The special effects are truly spectacular, while the latter crew's ordeal in the sea is torturously realistic, making this a hugely enjoyable, epic adventure.
Monday, December 31 (New Year's Eve)
Goodfellas, 12.30am RTÉ One
Martin Scorsese's classic gangster epic is often cited as one of the best movies ever made, and for good reason.

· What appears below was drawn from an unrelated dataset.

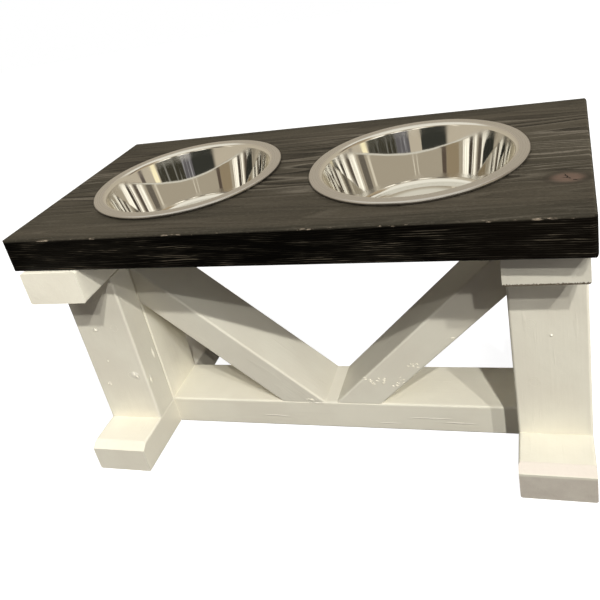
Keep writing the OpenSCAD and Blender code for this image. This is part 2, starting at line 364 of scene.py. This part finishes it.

It tells the story of notorious mobster Henry Hill (Ray Liotta), charting his rise and fall over the course of decades.
Tuesday, January 1 (New Year's Day)
Inside Out, 5.00pm BBC One
This glorious, life-affirming Disney-Pixar creation is a spectacular watch.
There have always been relationship lessons and real world wisdom nuggets galore for grown-ups in Pixar movies, but Up! director Pete Docter and his team have outdone themselves with Inside Out.
There's so much going on here that one watch now won't be enough.
Edge of Tomorrow, 10.00pm Virgin Media One
Edge of Tomorrow reads like Groundhog Day with robots and aliens, but thankfully it is so much more than that.
Stellar performances from Tom Cruise and Emily Blunt, some great action sequences and an edge of humour, make it everything you could want from a big-screen blockbuster.
Wednesday, January 2
The Princess Bride, 1.35pm RTÉ 2
This cult classic never fails to entertain. Filled with hilariously quotable lines, The Princess Bride is smart, funny and brilliantly tongue-in-cheek.
Friday January 4
Creed, 9.35pm RTÉ One
Creed is a special film that pound for pound competes with the best heartstring-pulling of Rocky Balboa's 40-year screen odyssey but, crucially, looks to what's ahead in a very exciting way.
As the name implies, the gloves are passed on to a new generation here, with Stallone taking on a very different role. You need to take a ringside seat.